[Begin]

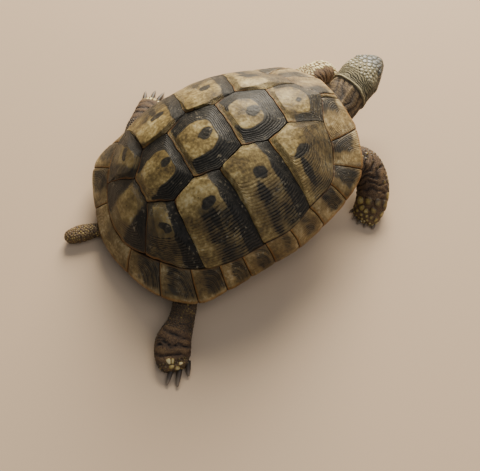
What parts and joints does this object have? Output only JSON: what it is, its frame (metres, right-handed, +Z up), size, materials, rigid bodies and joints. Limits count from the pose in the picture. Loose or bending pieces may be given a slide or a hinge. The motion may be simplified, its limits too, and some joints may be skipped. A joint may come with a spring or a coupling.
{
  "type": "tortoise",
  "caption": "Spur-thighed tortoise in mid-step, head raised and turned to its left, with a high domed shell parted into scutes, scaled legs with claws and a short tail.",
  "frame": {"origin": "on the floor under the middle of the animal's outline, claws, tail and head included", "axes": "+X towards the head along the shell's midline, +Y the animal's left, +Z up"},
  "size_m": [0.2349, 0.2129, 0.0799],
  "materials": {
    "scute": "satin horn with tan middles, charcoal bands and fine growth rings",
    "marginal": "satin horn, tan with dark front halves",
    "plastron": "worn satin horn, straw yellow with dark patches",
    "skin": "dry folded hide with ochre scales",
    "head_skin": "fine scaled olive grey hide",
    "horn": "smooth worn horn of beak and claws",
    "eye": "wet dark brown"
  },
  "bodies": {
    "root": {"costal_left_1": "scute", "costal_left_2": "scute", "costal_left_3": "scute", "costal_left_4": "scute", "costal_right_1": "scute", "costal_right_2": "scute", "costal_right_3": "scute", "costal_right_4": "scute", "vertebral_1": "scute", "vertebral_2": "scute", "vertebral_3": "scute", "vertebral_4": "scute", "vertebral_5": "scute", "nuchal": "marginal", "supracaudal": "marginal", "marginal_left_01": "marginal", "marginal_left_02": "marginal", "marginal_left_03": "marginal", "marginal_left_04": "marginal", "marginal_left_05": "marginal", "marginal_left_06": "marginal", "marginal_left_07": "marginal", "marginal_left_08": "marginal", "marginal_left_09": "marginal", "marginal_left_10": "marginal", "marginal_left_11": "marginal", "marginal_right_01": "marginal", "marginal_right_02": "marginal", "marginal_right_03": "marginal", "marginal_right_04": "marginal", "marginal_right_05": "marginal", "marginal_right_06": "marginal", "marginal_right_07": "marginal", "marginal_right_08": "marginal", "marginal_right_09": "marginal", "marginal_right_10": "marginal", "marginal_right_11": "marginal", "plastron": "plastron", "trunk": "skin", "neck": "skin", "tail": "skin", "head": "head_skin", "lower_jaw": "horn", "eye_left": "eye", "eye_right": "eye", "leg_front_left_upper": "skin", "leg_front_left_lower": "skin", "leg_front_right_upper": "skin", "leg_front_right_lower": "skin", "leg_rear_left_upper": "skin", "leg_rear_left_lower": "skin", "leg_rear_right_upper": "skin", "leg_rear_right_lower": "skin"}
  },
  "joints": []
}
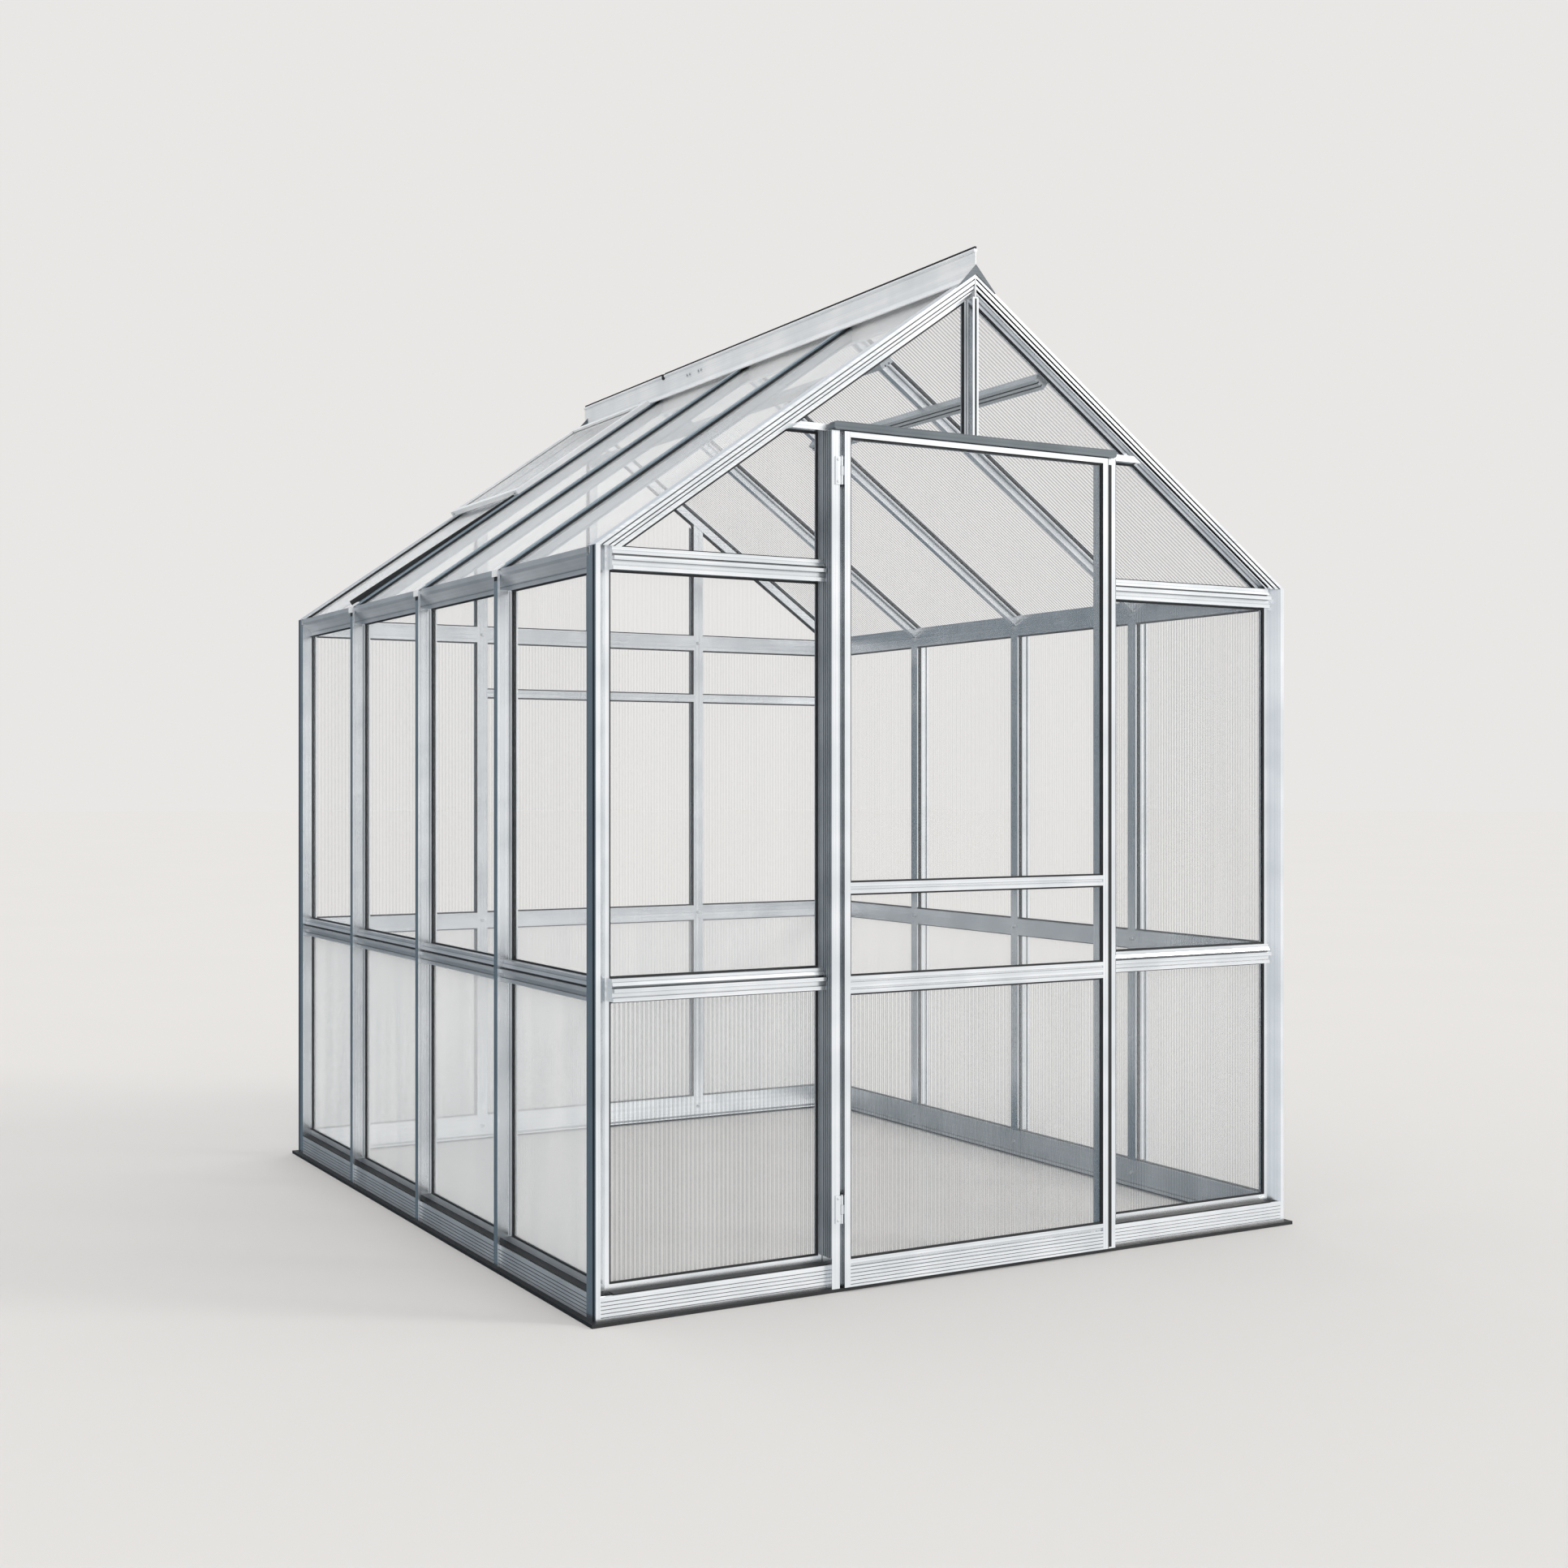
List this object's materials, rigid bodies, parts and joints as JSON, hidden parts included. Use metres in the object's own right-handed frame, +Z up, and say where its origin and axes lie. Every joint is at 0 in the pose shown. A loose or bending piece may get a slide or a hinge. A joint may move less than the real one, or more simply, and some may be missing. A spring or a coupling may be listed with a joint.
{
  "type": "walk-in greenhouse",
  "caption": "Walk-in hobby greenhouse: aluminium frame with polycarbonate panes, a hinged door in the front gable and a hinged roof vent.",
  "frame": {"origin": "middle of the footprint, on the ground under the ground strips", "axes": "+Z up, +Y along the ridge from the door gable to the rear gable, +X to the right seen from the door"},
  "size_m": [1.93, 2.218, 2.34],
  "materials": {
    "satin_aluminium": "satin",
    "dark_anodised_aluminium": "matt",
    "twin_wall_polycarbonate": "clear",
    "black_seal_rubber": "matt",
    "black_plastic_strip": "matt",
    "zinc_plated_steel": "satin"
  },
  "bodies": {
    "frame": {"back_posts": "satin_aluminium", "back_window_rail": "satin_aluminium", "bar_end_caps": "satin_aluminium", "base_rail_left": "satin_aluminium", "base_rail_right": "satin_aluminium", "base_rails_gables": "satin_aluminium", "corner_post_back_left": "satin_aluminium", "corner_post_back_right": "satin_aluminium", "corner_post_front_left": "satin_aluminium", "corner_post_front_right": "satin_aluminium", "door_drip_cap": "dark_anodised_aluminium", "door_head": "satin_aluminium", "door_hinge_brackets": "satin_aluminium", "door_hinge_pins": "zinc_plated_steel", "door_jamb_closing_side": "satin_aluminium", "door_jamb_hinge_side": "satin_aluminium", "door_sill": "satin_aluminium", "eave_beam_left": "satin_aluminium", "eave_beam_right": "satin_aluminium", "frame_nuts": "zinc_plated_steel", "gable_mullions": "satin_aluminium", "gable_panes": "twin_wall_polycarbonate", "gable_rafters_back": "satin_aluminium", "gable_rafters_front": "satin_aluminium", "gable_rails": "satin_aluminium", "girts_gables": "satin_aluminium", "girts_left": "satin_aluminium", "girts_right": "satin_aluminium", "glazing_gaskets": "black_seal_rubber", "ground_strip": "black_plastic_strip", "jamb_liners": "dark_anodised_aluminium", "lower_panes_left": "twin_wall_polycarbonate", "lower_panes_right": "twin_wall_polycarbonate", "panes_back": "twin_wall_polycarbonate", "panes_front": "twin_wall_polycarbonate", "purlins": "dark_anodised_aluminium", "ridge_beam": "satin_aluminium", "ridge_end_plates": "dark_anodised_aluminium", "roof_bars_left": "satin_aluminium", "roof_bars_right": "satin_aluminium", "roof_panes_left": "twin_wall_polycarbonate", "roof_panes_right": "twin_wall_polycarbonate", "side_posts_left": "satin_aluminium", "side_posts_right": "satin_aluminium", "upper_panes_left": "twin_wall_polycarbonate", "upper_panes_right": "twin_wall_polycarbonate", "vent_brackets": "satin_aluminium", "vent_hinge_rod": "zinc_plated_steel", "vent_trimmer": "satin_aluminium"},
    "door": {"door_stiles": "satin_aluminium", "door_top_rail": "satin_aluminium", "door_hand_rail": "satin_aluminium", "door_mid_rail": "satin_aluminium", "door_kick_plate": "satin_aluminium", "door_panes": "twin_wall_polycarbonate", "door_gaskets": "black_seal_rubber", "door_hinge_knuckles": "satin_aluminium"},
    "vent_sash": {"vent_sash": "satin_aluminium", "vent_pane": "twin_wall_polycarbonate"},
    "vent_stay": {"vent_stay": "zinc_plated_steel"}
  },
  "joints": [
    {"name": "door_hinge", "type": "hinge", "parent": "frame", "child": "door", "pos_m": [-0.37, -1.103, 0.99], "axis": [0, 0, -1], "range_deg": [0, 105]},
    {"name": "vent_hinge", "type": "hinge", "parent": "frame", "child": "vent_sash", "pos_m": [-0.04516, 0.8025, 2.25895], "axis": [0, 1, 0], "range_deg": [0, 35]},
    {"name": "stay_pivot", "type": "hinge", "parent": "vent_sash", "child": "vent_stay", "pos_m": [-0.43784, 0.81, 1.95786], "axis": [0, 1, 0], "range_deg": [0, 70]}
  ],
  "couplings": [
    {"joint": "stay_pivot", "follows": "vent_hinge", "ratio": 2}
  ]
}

[End]

> **REQUIREMENTS**
Return all of the data exactly as it reads.

> **SOLUTION BELOW**
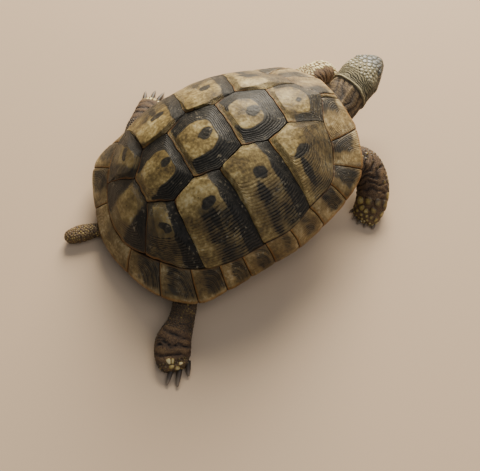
What parts and joints does this object have? Output only JSON: what it is, its frame (metres, right-handed, +Z up), size, materials, rigid bodies and joints. Limits count from the pose in the picture. Loose or bending pieces may be given a slide or a hinge. The motion may be simplified, its limits too, and some joints may be skipped. A joint may come with a spring or a coupling.
{
  "type": "tortoise",
  "caption": "Spur-thighed tortoise in mid-step, head raised and turned to its left, with a high domed shell parted into scutes, scaled legs with claws and a short tail.",
  "frame": {"origin": "on the floor under the middle of the animal's outline, claws, tail and head included", "axes": "+X towards the head along the shell's midline, +Y the animal's left, +Z up"},
  "size_m": [0.2349, 0.2129, 0.0799],
  "materials": {
    "scute": "satin horn with tan middles, charcoal bands and fine growth rings",
    "marginal": "satin horn, tan with dark front halves",
    "plastron": "worn satin horn, straw yellow with dark patches",
    "skin": "dry folded hide with ochre scales",
    "head_skin": "fine scaled olive grey hide",
    "horn": "smooth worn horn of beak and claws",
    "eye": "wet dark brown"
  },
  "bodies": {
    "root": {"costal_left_1": "scute", "costal_left_2": "scute", "costal_left_3": "scute", "costal_left_4": "scute", "costal_right_1": "scute", "costal_right_2": "scute", "costal_right_3": "scute", "costal_right_4": "scute", "vertebral_1": "scute", "vertebral_2": "scute", "vertebral_3": "scute", "vertebral_4": "scute", "vertebral_5": "scute", "nuchal": "marginal", "supracaudal": "marginal", "marginal_left_01": "marginal", "marginal_left_02": "marginal", "marginal_left_03": "marginal", "marginal_left_04": "marginal", "marginal_left_05": "marginal", "marginal_left_06": "marginal", "marginal_left_07": "marginal", "marginal_left_08": "marginal", "marginal_left_09": "marginal", "marginal_left_10": "marginal", "marginal_left_11": "marginal", "marginal_right_01": "marginal", "marginal_right_02": "marginal", "marginal_right_03": "marginal", "marginal_right_04": "marginal", "marginal_right_05": "marginal", "marginal_right_06": "marginal", "marginal_right_07": "marginal", "marginal_right_08": "marginal", "marginal_right_09": "marginal", "marginal_right_10": "marginal", "marginal_right_11": "marginal", "plastron": "plastron", "trunk": "skin", "neck": "skin", "tail": "skin", "head": "head_skin", "lower_jaw": "horn", "eye_left": "eye", "eye_right": "eye", "leg_front_left_upper": "skin", "leg_front_left_lower": "skin", "leg_front_right_upper": "skin", "leg_front_right_lower": "skin", "leg_rear_left_upper": "skin", "leg_rear_left_lower": "skin", "leg_rear_right_upper": "skin", "leg_rear_right_lower": "skin"}
  },
  "joints": []
}
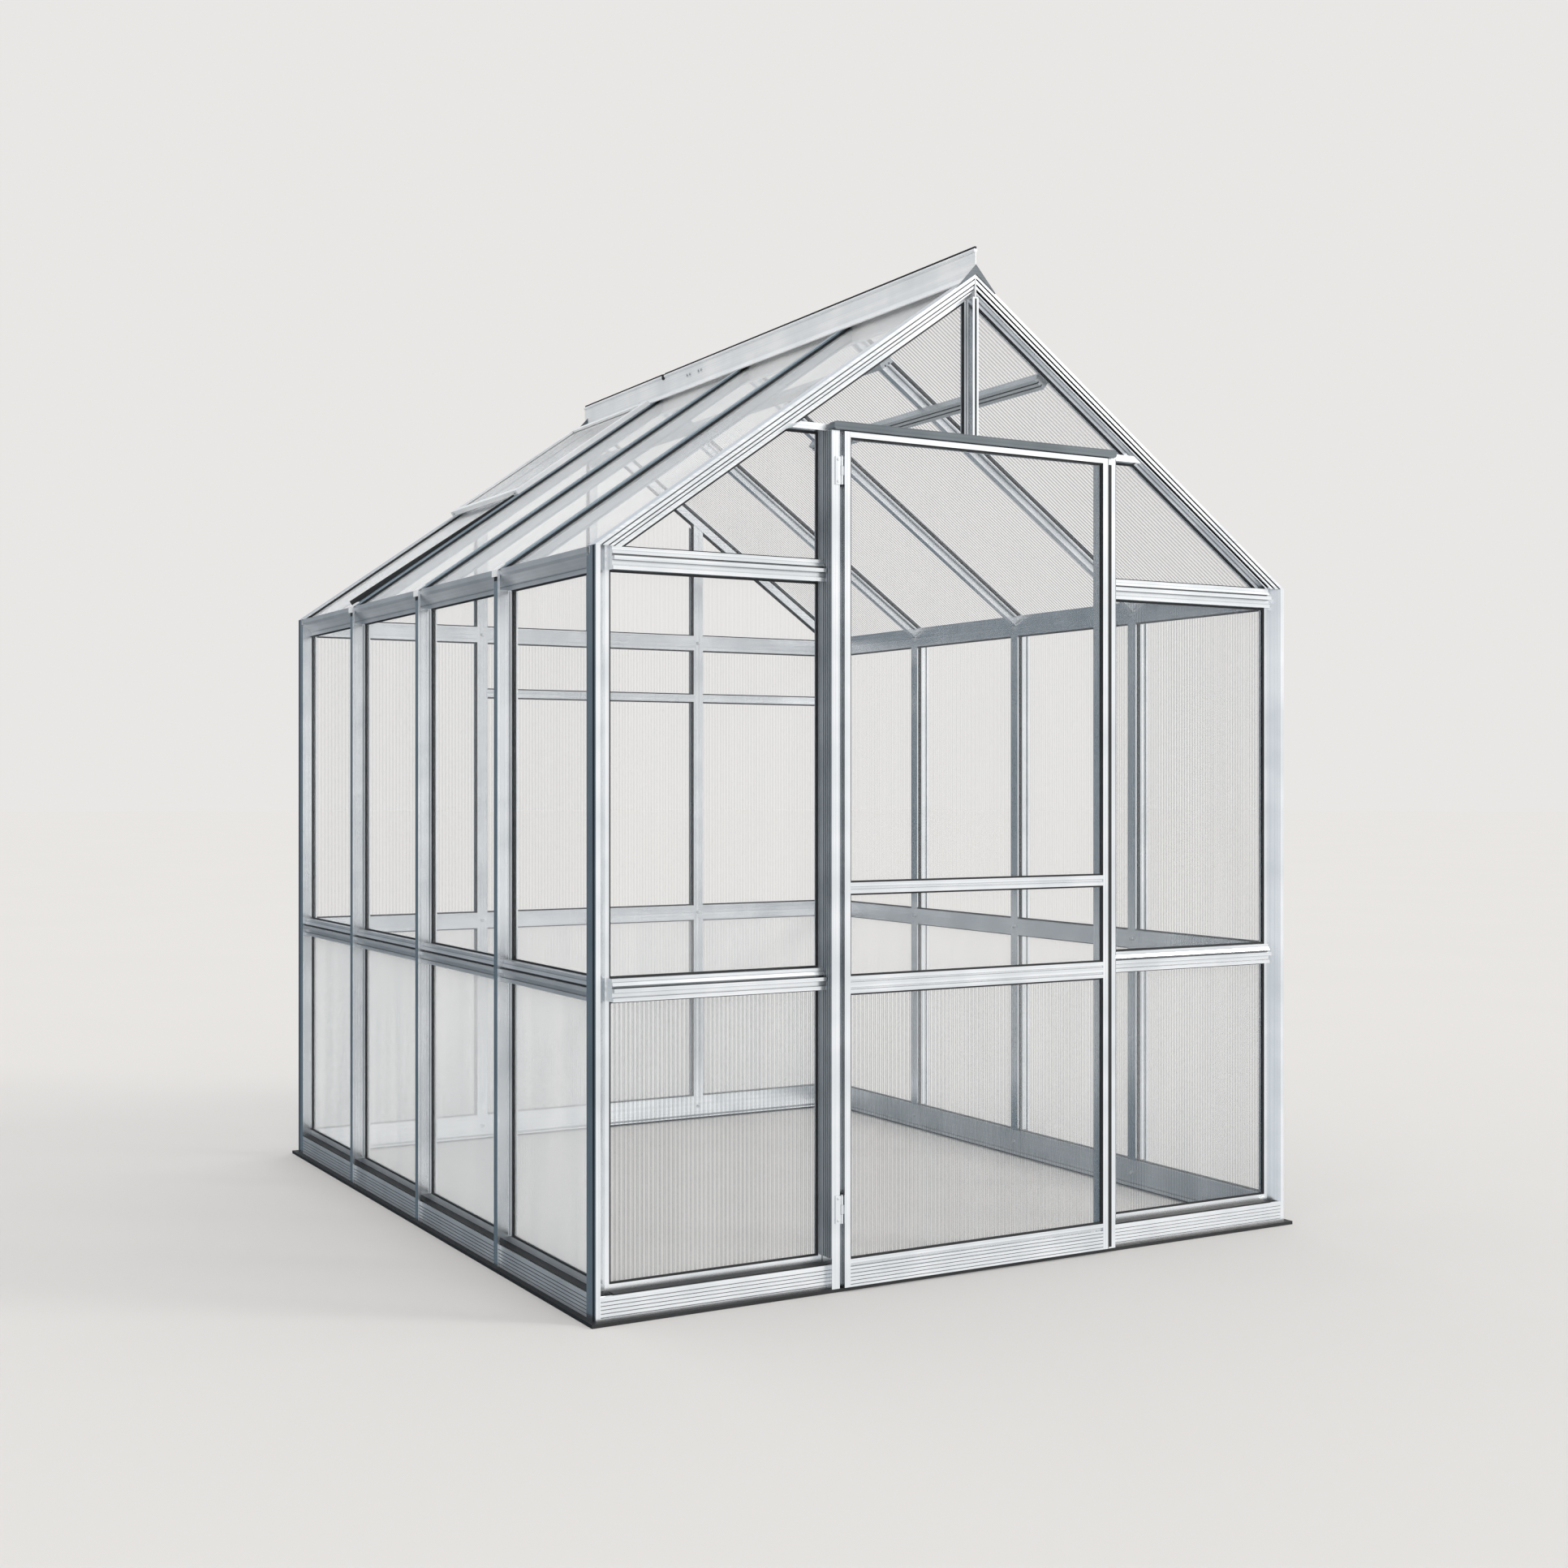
List this object's materials, rigid bodies, parts and joints as JSON, hidden parts included. Use metres in the object's own right-handed frame, +Z up, and say where its origin and axes lie. Every joint is at 0 in the pose shown. A loose or bending piece may get a slide or a hinge. A joint may move less than the real one, or more simply, and some may be missing. A spring or a coupling may be listed with a joint.
{
  "type": "walk-in greenhouse",
  "caption": "Walk-in hobby greenhouse: aluminium frame with polycarbonate panes, a hinged door in the front gable and a hinged roof vent.",
  "frame": {"origin": "middle of the footprint, on the ground under the ground strips", "axes": "+Z up, +Y along the ridge from the door gable to the rear gable, +X to the right seen from the door"},
  "size_m": [1.93, 2.218, 2.34],
  "materials": {
    "satin_aluminium": "satin",
    "dark_anodised_aluminium": "matt",
    "twin_wall_polycarbonate": "clear",
    "black_seal_rubber": "matt",
    "black_plastic_strip": "matt",
    "zinc_plated_steel": "satin"
  },
  "bodies": {
    "frame": {"back_posts": "satin_aluminium", "back_window_rail": "satin_aluminium", "bar_end_caps": "satin_aluminium", "base_rail_left": "satin_aluminium", "base_rail_right": "satin_aluminium", "base_rails_gables": "satin_aluminium", "corner_post_back_left": "satin_aluminium", "corner_post_back_right": "satin_aluminium", "corner_post_front_left": "satin_aluminium", "corner_post_front_right": "satin_aluminium", "door_drip_cap": "dark_anodised_aluminium", "door_head": "satin_aluminium", "door_hinge_brackets": "satin_aluminium", "door_hinge_pins": "zinc_plated_steel", "door_jamb_closing_side": "satin_aluminium", "door_jamb_hinge_side": "satin_aluminium", "door_sill": "satin_aluminium", "eave_beam_left": "satin_aluminium", "eave_beam_right": "satin_aluminium", "frame_nuts": "zinc_plated_steel", "gable_mullions": "satin_aluminium", "gable_panes": "twin_wall_polycarbonate", "gable_rafters_back": "satin_aluminium", "gable_rafters_front": "satin_aluminium", "gable_rails": "satin_aluminium", "girts_gables": "satin_aluminium", "girts_left": "satin_aluminium", "girts_right": "satin_aluminium", "glazing_gaskets": "black_seal_rubber", "ground_strip": "black_plastic_strip", "jamb_liners": "dark_anodised_aluminium", "lower_panes_left": "twin_wall_polycarbonate", "lower_panes_right": "twin_wall_polycarbonate", "panes_back": "twin_wall_polycarbonate", "panes_front": "twin_wall_polycarbonate", "purlins": "dark_anodised_aluminium", "ridge_beam": "satin_aluminium", "ridge_end_plates": "dark_anodised_aluminium", "roof_bars_left": "satin_aluminium", "roof_bars_right": "satin_aluminium", "roof_panes_left": "twin_wall_polycarbonate", "roof_panes_right": "twin_wall_polycarbonate", "side_posts_left": "satin_aluminium", "side_posts_right": "satin_aluminium", "upper_panes_left": "twin_wall_polycarbonate", "upper_panes_right": "twin_wall_polycarbonate", "vent_brackets": "satin_aluminium", "vent_hinge_rod": "zinc_plated_steel", "vent_trimmer": "satin_aluminium"},
    "door": {"door_stiles": "satin_aluminium", "door_top_rail": "satin_aluminium", "door_hand_rail": "satin_aluminium", "door_mid_rail": "satin_aluminium", "door_kick_plate": "satin_aluminium", "door_panes": "twin_wall_polycarbonate", "door_gaskets": "black_seal_rubber", "door_hinge_knuckles": "satin_aluminium"},
    "vent_sash": {"vent_sash": "satin_aluminium", "vent_pane": "twin_wall_polycarbonate"},
    "vent_stay": {"vent_stay": "zinc_plated_steel"}
  },
  "joints": [
    {"name": "door_hinge", "type": "hinge", "parent": "frame", "child": "door", "pos_m": [-0.37, -1.103, 0.99], "axis": [0, 0, -1], "range_deg": [0, 105]},
    {"name": "vent_hinge", "type": "hinge", "parent": "frame", "child": "vent_sash", "pos_m": [-0.04516, 0.8025, 2.25895], "axis": [0, 1, 0], "range_deg": [0, 35]},
    {"name": "stay_pivot", "type": "hinge", "parent": "vent_sash", "child": "vent_stay", "pos_m": [-0.43784, 0.81, 1.95786], "axis": [0, 1, 0], "range_deg": [0, 70]}
  ],
  "couplings": [
    {"joint": "stay_pivot", "follows": "vent_hinge", "ratio": 2}
  ]
}